Opening of the Southwest

Year1937
Classification painting
Medium fresco
Dimensions76 1/2 x 162 in. (194.3 x 411.5 cm)
Credits Commissioned through the Section of Fine Arts, 1934 - 1943
Fine Arts Collection
U.S. General Services Administration
  • In the nineteenth century, the rugged land of the American West held great practical and symbolic value for settlers. It offered geological grandeur, agrarian opportunity and represented, to many, the destiny of the American people. Manifest Destiny, the idea that the United States was ordained to expand westward, had spiritual and religious undertones and was used to justify brutality and Indian removal. It also allowed people, even in the twentieth century, to view the conquest of the West as an inevitable progression. With scenes moving chronologically from left to right, Ward Lockwood's ambitious frescos portray one interpretation of the settlement of the American West against the backdrop of advancements in postal communication.


    Opening of the Southwest begins its historical progression with the depiction of one of the earliest inhabitants of the American Southwest. At the far left, a Hopi man performs the traditional Snake Dance while another Native American, wearing only a loincloth and headdress, reclines on the ground. Most likely intended to represent indigenous culture and ancient traditions, these figures are problematic, for reasons described in the text below, titled "American Indians in the American Imagination."


    To the right of the Hopi man, a Spanish Conquistador rides on horseback alongside a Franciscan priest. Beginning in the sixteenth century, Spanish Conquistadors and Franciscan clergy traveled northward from Mexico and westward from Florida in search of riches and intent on converting indigenous peoples to Christianity. The Spaniards introduced horses to North America, some of which were set free, escaped, or were stolen. These horses allowed the Plains Indians, pictured in the background, to hunt buffalo.


    In the center foreground, a beaver trapper represents the next wave of Western settlers, seventeenth-century frontiersmen who hunted beavers and other animals for fur, which was prized in Europe. Following the trapper, a pioneer family walks determinedly, armed against weather and enemies, on their westward journey. Finally, a prospector with his burro, pick, and pan descends to mine for gold while, in the distance, covered wagons bring settlers and mail to the American West.


     


    American Indians in the American Imagination


    A member of the Taos Society of Artists in New Mexico, Ward Lockwood, who lived and worked in the American southwest, possessed a deep appreciation for Native American history and culture.

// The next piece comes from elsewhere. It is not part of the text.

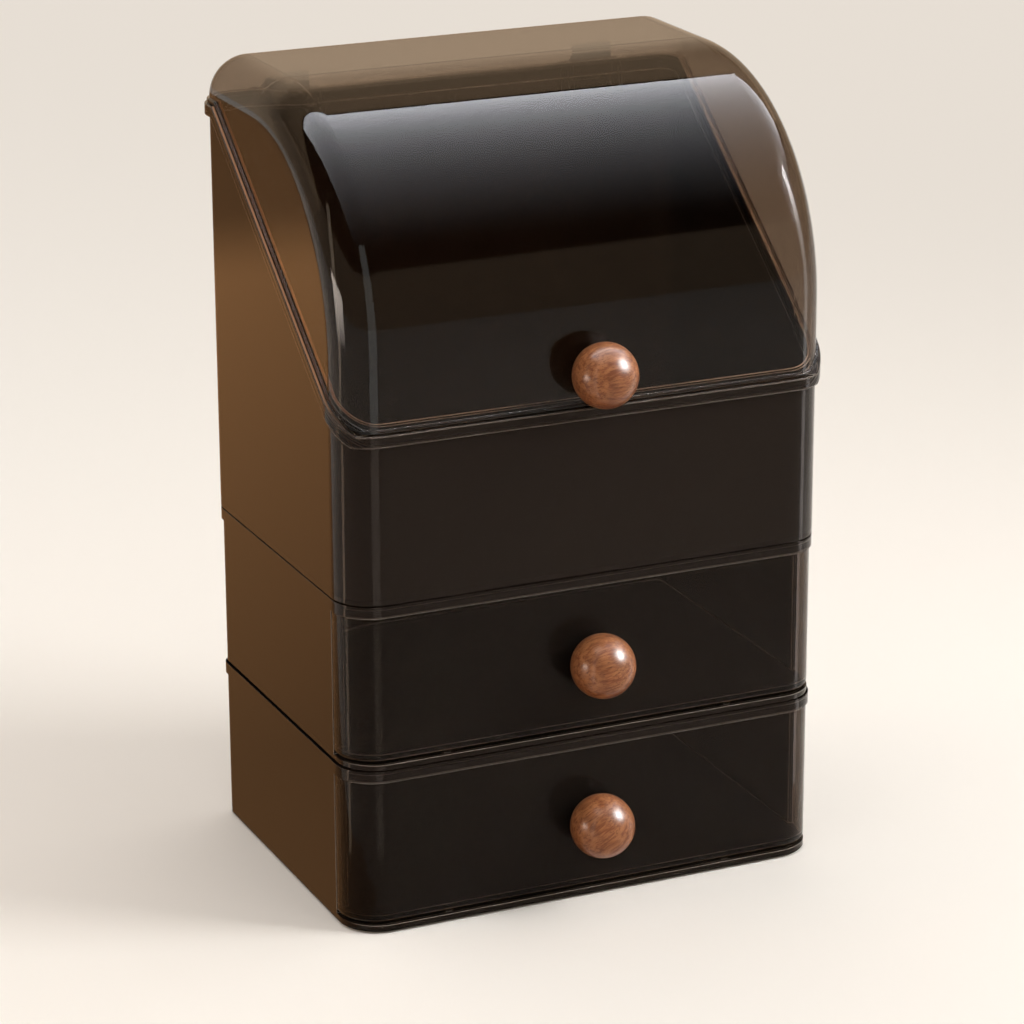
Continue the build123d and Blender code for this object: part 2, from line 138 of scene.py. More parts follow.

Lockwood completed extensive research while working on his post office murals. He removed an image of an American Indian attacking a white settler, due to his concern that accounts of the event may have been biased or inaccurate. Nonetheless, his murals still objectify Native Americans and reproduce stereotypes that persisted in 1930s American culture. Although he eschews images of American Indian violence, the murals propagate the idea of a submissive and marginalized Native American population.

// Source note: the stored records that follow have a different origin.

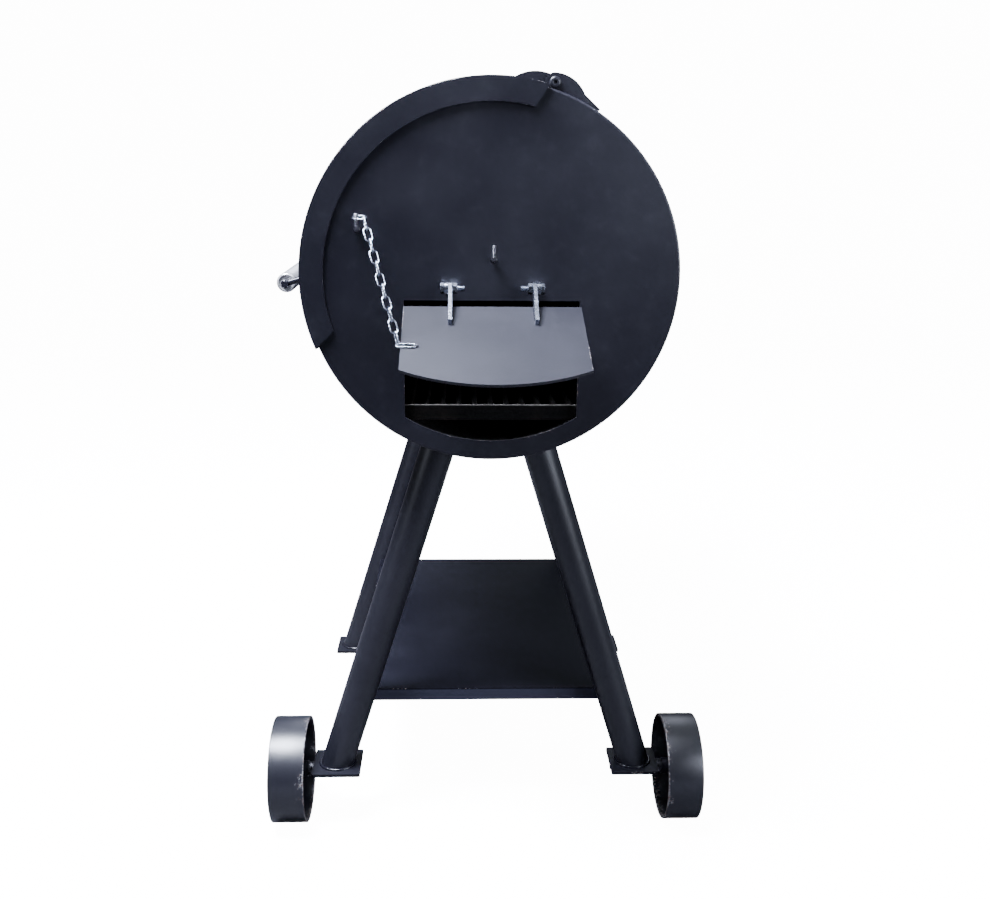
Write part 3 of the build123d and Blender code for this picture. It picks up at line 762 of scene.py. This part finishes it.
class SMOKER_OT_finishes(bpy.types.Operator):
    """Make every finish and give each part of the frame its own"""

    bl_idname = "smoker.finishes"
    bl_label = "Finishes"

    def execute(self, context):
        metal = context.scene.smoker_metal
        length = FAR_Y - NEAR_Y
        inside_shell = ramp("Radius", DRUM_R - 0.0036, DRUM_R - 0.002, 1, 0)
        inside_lid = ramp("Radius", LID_R - 0.0034, LID_R - 0.002, 1, 0)
        behind_near_plate = ramp("Depth", 0.0015, 0.0046)
        before_far_plate = ramp("Depth", length - 0.0046, length - 0.0015, 1, 0)
        flange = either(
            band("Radius", LID_R, 0.0026), band("Radius", FLANGE_INNER_R, 0.0012, 0.4)
        )
        flap_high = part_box("intake_flap")[1]
        flap = either(band("aside", flap_high.x, 0.0016), band("y", flap_high.y, 0.0016))
        grate_low, grate_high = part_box("fire_grate")
        raked = both(band("y", grate_low.y, 0.002), band("z", grate_high.z, 0.0018))
        shelf_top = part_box("shelf")[1].z
        # The shelf's faces below its top are painted a lighter blue-grey, standing in for the
        # light falling on them.
        shelf_fold_painted_light = ramp("z", shelf_top - 0.0024, shelf_top - 0.0012, 1, 0)
        paint_material("Satin black paint", dust=0.3)
        # Both end plates carry a painted highlight on the right of their rims, beside their chips.
        paint_material("End plate paint near", plate_wear_and_rim_highlight(), behind_near_plate, chips=0.9)
        paint_material("End plate paint far", plate_wear_and_rim_highlight(), before_far_plate, chips=0.7)
        paint_material("Drum shell paint", None, inside_shell, roughness=0.33)
        # The lid's near end carries a painted highlight along its top, beside its chips.
        paint_material("Lid paint", lid_wear_and_top_highlight(), inside_lid, roughness=0.33)
        paint_material("Lid flange paint", flange, chips=0.8)
        paint_material("Wheel paint", wheel_wear(), chips=1.0, roughness=0.32, shine=0.95)
        paint_material("Foot paint", foot_wear(), roughness=0.5, chips=0.35, shine=0.2)
        paint_material("Flap paint", flap, chips=0.6, roughness=0.48, dust=0.2)
        # The shelf's lower faces get painted light through the pale mask.
        paint_material(
            "Shelf paint",
            shelf_wear(),
            chips=0.4,
            roughness=0.6,
            dust=0.05,
            shine=0.05,
            pale=shelf_fold_painted_light,
        )
        paint_material("Leg paint", roughness=0.36, dust=0.2, shine=0.7)
        paint_material("Weld paint", roughness=0.16, dust=0.05, peel=160.0)
        paint_material("Handle paint", roughness=0.16, dust=0.05)
        sooty_material("Smoked steel")
        sooty_material("Fire grate steel", raked)
        plated_material("Bright zinc", metal.zinc, (0.22, 0.24, 0.29), 0.24, dulling=0.5)
        bright = metal.stainless
        plated_material("Polished stainless", bright, (0.7, 0.71, 0.73), 0.3, 0.02, 0.25, 0.8)
        plated_material("Oiled steel", (0.16, 0.16, 0.175), (0.06, 0.06, 0.065), 0.35)
        plated_material("Dark peg", (0.22, 0.22, 0.24), (0.05, 0.05, 0.058), 0.3)
        by_node = {
            "near_end_plate": "End plate paint near",
            "far_end_plate": "End plate paint far",
            "drum_shell": "Drum shell paint",
            "lid_shell": "Lid paint",
            "lid_near_flange": "Lid flange paint",
            "lid_far_flange": "Lid flange paint",
            "intake_flap": "Flap paint",
            "shelf": "Shelf paint",
            "handle_bar": "Handle paint",
            "handle_standoffs": "Handle paint",
            "fire_grate": "Fire grate steel",
        }
        by_slot = {
            "black_paint": "Satin black paint",
            "zinc": "Bright zinc",
            "stainless": "Polished stainless",
            "bare_steel": "Smoked steel",
            "dark_steel": "Oiled steel",
        }
        by_ending = {
            "_leg": "Leg paint",
            "_foot": "Foot paint",
            "_ring": "Wheel paint",
            "_disc": "Satin black paint",
        }
        slots = {part["node"]: part["material_slot"] for part in frame["record"]["subparts"]}
        for name, node in frame["nodes"].items():
            finish = by_node.get(name)
            for ending, candidate in by_ending.items():
                if finish is None and name.endswith(ending):
                    finish = candidate
            finish = finish or by_slot[slots[name]]
            node.data.materials.clear()
            node.data.materials.append(fetch(finish))
        return {"FINISHED"}


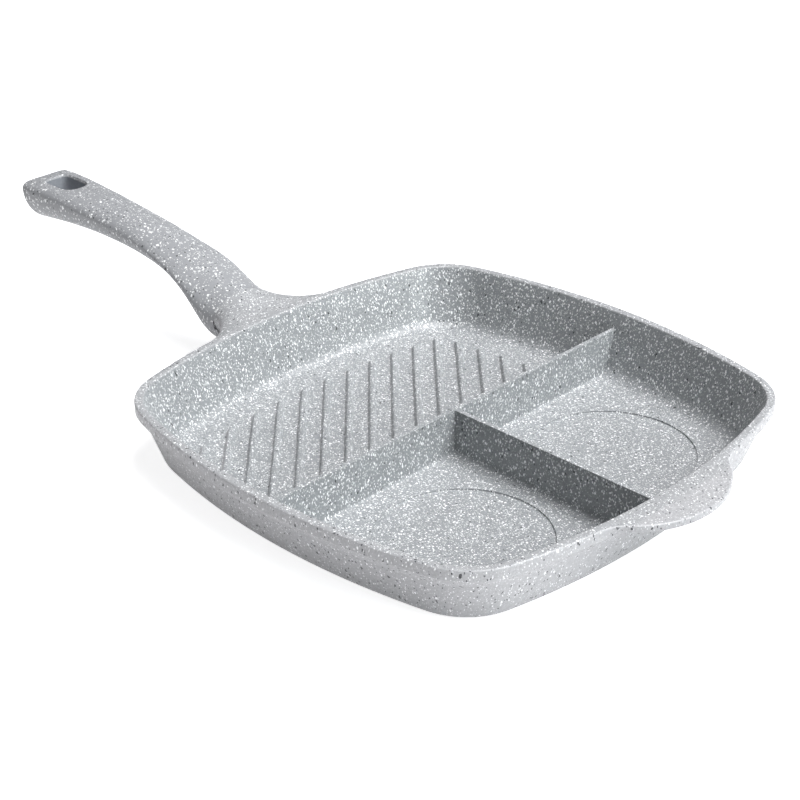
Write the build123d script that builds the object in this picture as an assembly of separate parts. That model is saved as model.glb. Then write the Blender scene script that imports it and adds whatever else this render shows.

    By the early twentieth century, most American Indian tribes had been removed from their native lands and confined to government reservations. The Indian Reorganization Act of 1934 encouraged tribal sovereignty, land management, and economic self-sufficiency; however, it did not allow for true tribal self-governance. At this pivotal moment, with the American frontier closing and the Native population in decline, but surviving as sovereign nations, many Americans looked to the past with nostalgia, idealizing their Native forbearers as an exotic but vanishing race.

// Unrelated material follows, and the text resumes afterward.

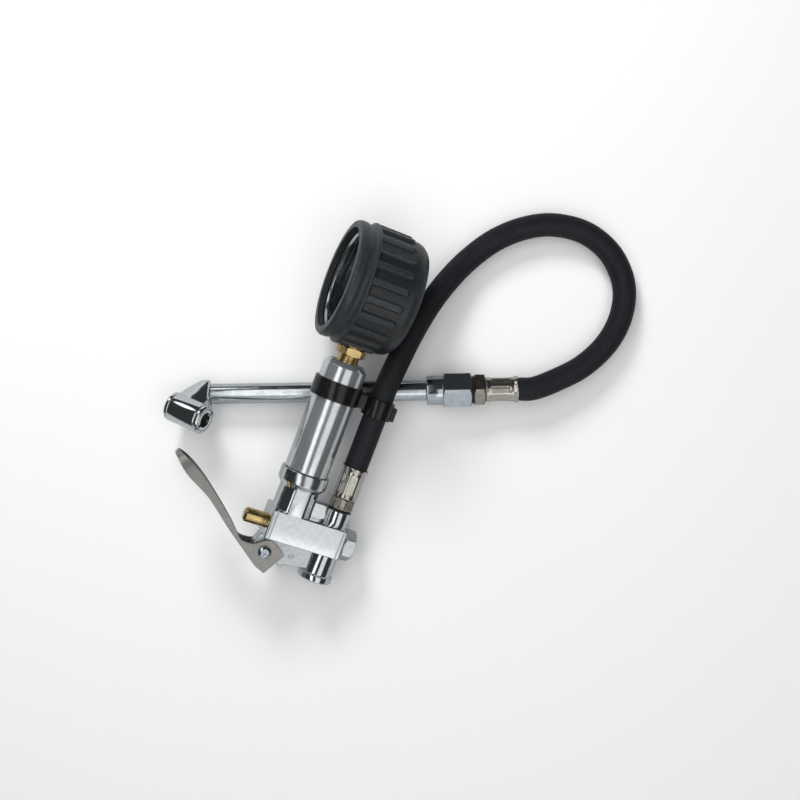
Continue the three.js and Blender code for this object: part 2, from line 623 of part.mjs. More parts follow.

    Public art, including many New Deal commissions, often reinforced this idea. Lockwood's depiction of a Hopi Snake Dancer is one such instance. The Hopi people were one of the earliest groups residing in the American southwest. Their nine-day Snake Dance is performed every other summer as part of a cycle of rituals to bring good weather, fertility, and health. In the late nineteenth century, the final day of the dance was opened to spectators and attracted artists, journalists, and photographers, who saw it as a colorful spectacle of an ancient American cultural past. In 1913, shortly after former President Theodore Roosevelt attended, the Hopi chose to prohibit photography of the Snake Dance due to what they felt was the objectification of the dancers and the transformation of a sacred ritual into a sideshow. While artists continued to praise and reinterpret the dance, Lockwood's depiction diminishes the ritual significance of the Snake Dance, instead using the dancer as a decontextualized signifier of the ancient American West.


    The other Native American figures in Lockwood's murals likewise obscure cultural detail in favor of wistful symbolism. The reclining man at the Hopi dancer's feet bears no indication of tribal affiliation, and his posture implies a vanquished people. The inexplicably nude plains Indians hunting buffalo serve as archetypes for all Indian tribes, living wild and freely off the land prior to their impending defeat. And the surrendering chiefs, while regal and appropriately dressed, display a false ease with their captors and enact an idealized, peaceful surrender. Overall, the depictions of Native Americans in Lockwood's murals do not represent malice on the part of the artist, but rather reflect the cultural misconceptions that remained in circulation in the 1930s.